ちょうど同じタイミングで読んでいたカトリーン・マルサル『アダム・スミスの夕食は誰が作ったか』では、これまでの経済学が前提としてきた「経済人」は、ケアをすることを自身の役割から切り捨ててきた、と指摘されていた。著者が言うように、自分のケアをできるようになることが大人になるということなのであれば、現代社会で理想とされてきた「経済人」は、実は全くもって一人前の大人ではなく、それが様々なジェンダーを始めとする問題を引き起こしているのでは、と思ったりもした。
- あと、48グループの変遷と新自由主義の重なりの考察も興味深かった。競争から居場所探し、その両方の否定を経て、最終的に今が楽しければいい、へと至る。一方で、K-pop的なオーディションも全盛なわけで、これはどう解釈できるのかが気になった。NiziUの抱える矛盾。
*1:そもそも、「推し活」はケアと言えるのか、というところはやや気になった。あと、推し活とそれまでのアイドルファンの活動の違いみたいなところはあるんだろうか。
『マイ・エレメント』
https://www.disney.co.jp/movie/my-element
- 移民2世として、父母の苦労と自分への期待にどう向き合うのか、人種間のあつれきをどう乗り越えるのか、自分のメンタルをどうコントロールするか。見た目こそファンタジーだったけど、内容は現代社会の課題を真正面から描いていて、ディズニー&ピクサーすごい…となりました。
- 冒頭の、両親が初めてエレメントシティにやってくるシーンで、マイノリティとしての扱いを受けるところで、なんだかやたらと共感してしまった。移住経験も何もないけど。

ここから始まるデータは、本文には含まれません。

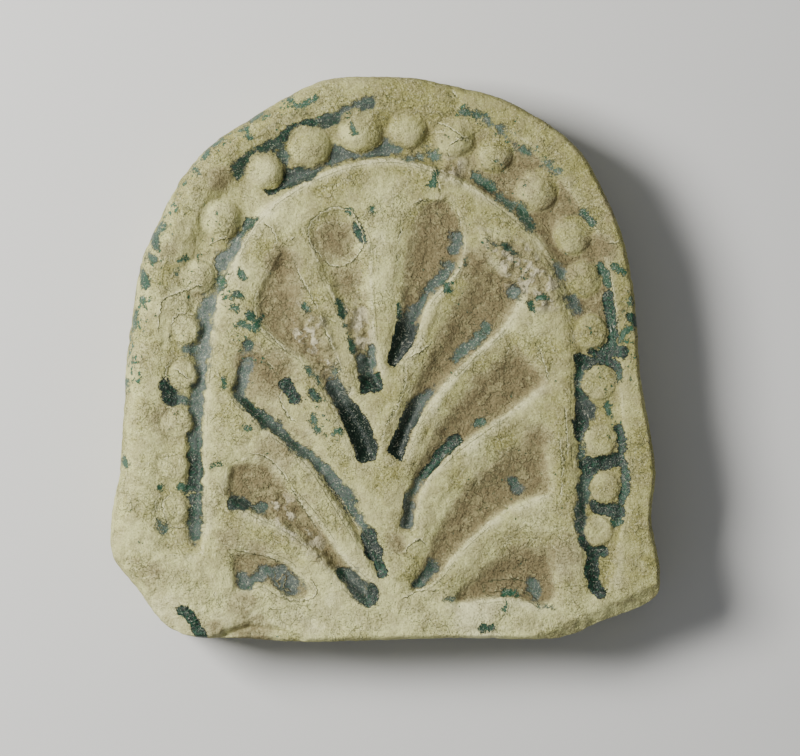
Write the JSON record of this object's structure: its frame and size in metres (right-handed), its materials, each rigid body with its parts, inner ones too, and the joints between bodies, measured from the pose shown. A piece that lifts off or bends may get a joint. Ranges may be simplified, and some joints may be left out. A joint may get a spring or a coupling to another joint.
{
  "type": "relief plaque",
  "caption": "Small arch-topped moulded pottery plaque with a palmette under an arch band, inside a beaded channel and a rolled rim; lies flat on its back.",
  "frame": {"origin": "middle of the flat back, on the surface that the plaque lies on", "axes": "+Z out of the relief, +Y towards the top of the arch, +X to the right seen from the front"},
  "size_m": [0.075, 0.077, 0.013],
  "materials": {
    "glazed_clay": "matte cream weathering crust over dark green lead glaze, glossy where the crust has flaked off"
  },
  "bodies": {
    "root": {"plaque": "glazed_clay"}
  },
  "joints": []
}
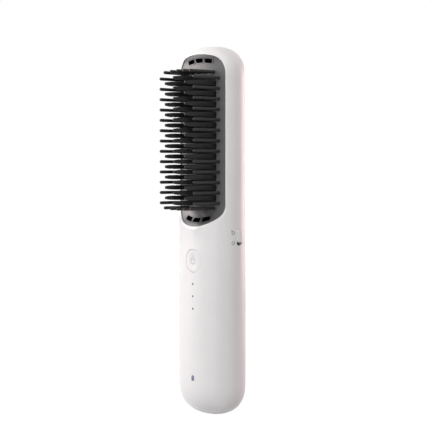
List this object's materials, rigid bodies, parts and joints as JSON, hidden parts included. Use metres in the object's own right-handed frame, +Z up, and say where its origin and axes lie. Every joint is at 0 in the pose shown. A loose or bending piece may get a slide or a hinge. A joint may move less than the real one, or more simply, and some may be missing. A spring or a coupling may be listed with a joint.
{
  "type": "cordless hair straightening brush",
  "caption": "Upright oval hair straightening brush with a heated toothed comb in its front, a round power button, indicator lights, a side lock slider and a charging port in its end.",
  "frame": {"origin": "centre of the charging port's mouth in the bottom end, on the handle's long axis", "axes": "+Z up the handle's length, -Y out of the comb, +X towards the lock slider"},
  "size_m": [0.0464, 0.045, 0.215],
  "materials": {
    "housing_white": "satin",
    "button_white": "satin",
    "plate_grey": "satin",
    "comb_black": "ceramic coated",
    "guard_black": "semi-gloss",
    "frame_dark": "moulded",
    "carrier_grey": "moulded",
    "heater_ceramic": "fired",
    "steel": "plated",
    "mica": "matt sheet",
    "board_green": "solder mask",
    "part_black": "moulded",
    "cell_wrap": "shrink wrap",
    "light_clear": "frosted",
    "mark_slate": "frosted",
    "foam": "foam"
  },
  "bodies": {
    "housing": {"front_shell": "housing_white", "rear_shell": "housing_white", "comb_plate": "plate_grey", "heating_comb": "comb_black", "guard_teeth_left": "guard_black", "guard_teeth_right": "guard_black", "guard_teeth_top": "guard_black", "guard_teeth_bottom": "guard_black", "vent_screen_top": "part_black", "vent_screen_bottom": "part_black", "head_frame": "frame_dark", "heater_plate": "heater_ceramic", "heater_clamp": "steel", "heat_shield": "mica", "thermal_fuse": "steel", "temperature_sensor": "part_black", "comb_screws": "steel", "plate_screws": "steel", "frame_screws": "steel", "power_switch": "steel", "light_guide": "light_clear", "indicator_lights": "part_black", "battery_mark": "mark_slate", "main_board": "board_green", "board_screws": "steel", "battery_cell_left": "cell_wrap", "battery_cell_right": "cell_wrap", "cell_link_top": "steel", "cell_link_bottom": "steel", "battery_holder": "frame_dark", "battery_pad": "foam", "ear_screws": "steel", "charge_port": "steel", "port_tongue": "part_black", "charge_board": "board_green", "lock_switch": "steel", "lock_board": "board_green"},
    "power_button": {"power_button": "button_white", "switch_plunger": "part_black"},
    "lock_slider": {"lock_knob": "button_white", "lock_carrier": "carrier_grey", "switch_lever": "part_black"}
  },
  "joints": [
    {"name": "power_button_press", "type": "slide", "parent": "housing", "child": "power_button", "axis": [0, 1, 0], "range_m": [0, 0.0004], "stiffness_N_per_m": 1500, "springref_m": -0.0006},
    {"name": "lock_slide", "type": "slide", "parent": "housing", "child": "lock_slider", "axis": [0, 0, 1], "range_m": [-0.0017, 0]}
  ]
}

- ただ、監督の背景からしても、劇中の描写からしても、火の属性は韓国系の文化を指していると思うんだけど、両親が移住せざるをえなくなった「嵐」が何か、ということを考えてしまった(もちろん、どんなふうにもとらえられるし、考えすぎかもしれないけど)。日本に生きる我々が、同じように欧米におけるマイノリティとしてこの物語を消費してよいのか、ということは、少し気にしておきたいなと思いました。
『バービー』
- 最初は女性だけ(男性もいるけどほぼ空気的扱い)のバービーランドバンザイ的な感じかと思いきや、バービーランドとリアルワールドの対比させることで、男社会への痛烈な皮肉とともに、女性だけの理想郷を作ればいいってもんではないよね、ということも示されていたのがよかった。女性だろうと男性だろうと、役割にとらわれずありのままで生きられる世の中にしたいものですね。
- 個人的には、グロリアとサーシャの母娘の物語にぐっときた。人形遊びから置いていかれるのは、おもちゃだけでなく親もなんだなあ。グロリアがバービーたちに家父長制における女性の抑圧を説くところで、サーシャが「ママ、かっこいいじゃん」みたいな表情をしてるのもよかった。親も一人の人間としていろいろ悩んで考えてるんだよ、という姿勢を見せていくことが大切なんだろうなあ。
- ラストの婦人科に行くところ、初見では、人間になったバービーが女性としての自分の身体を大切にするということなのかなと思ってたけど、他の人の考察を読んで、あれは(妊娠してるかどうかによらず)バービーが次世代に命を繋ぐという営みに前向きになったということを示してるんだなと思った。ルースが伝えたいと思ったことと重ね合わせても、そういうことなんだろう。
- 人形として完璧な生活を永遠に送るよりも、不条理だらけの人間の世界で生きることの意味とは、というとても深いテーマでした。
『名探偵ポアロ ベネチアの亡霊』
名探偵ポアロ:ベネチアの亡霊|映画/ブルーレイ・デジタル配信|20世紀スタジオ公式
- テレビのCMだけを見て、ほとんど何の事前情報もなく行ったから、思ったよりホラー寄りでちょっとどきどきした。金田一少年の事件簿を思い出しました。ホラーとサスペンスは相性がいいんだなあ。
- ポアロが住んでた家のルーフバルコニーはとてもうらやましかったです。屋上でお茶したい。
- ベネチアの風景も美しかったな〜。しかし古いお屋敷は怖い…住みたくはない…
〈以下ネタバレあり〉
- まさに「母が重くて困ります」的な話だった。母と娘の物語が日本では近年の大きなテーマだけど、欧米でも主流になってきてるのかな。ケアの諸問題には、それを担うことのしんどさと同時に、ケアの権力性から抜け出せなくなる怖さもあるんだなと改めて感じた。
- 一方の父親的存在は、ドクター・フェリエが象徴するように、傷ついて壊れてしまって、むしろ子どもからケアされる対象になっているというのも印象的だった。まあ、その結果として皮肉にも被害者になってしまうのですが。こちらも、ある意味息子の父をケアしたいという思いが空回りしてしまった結果といえるのかもしれない。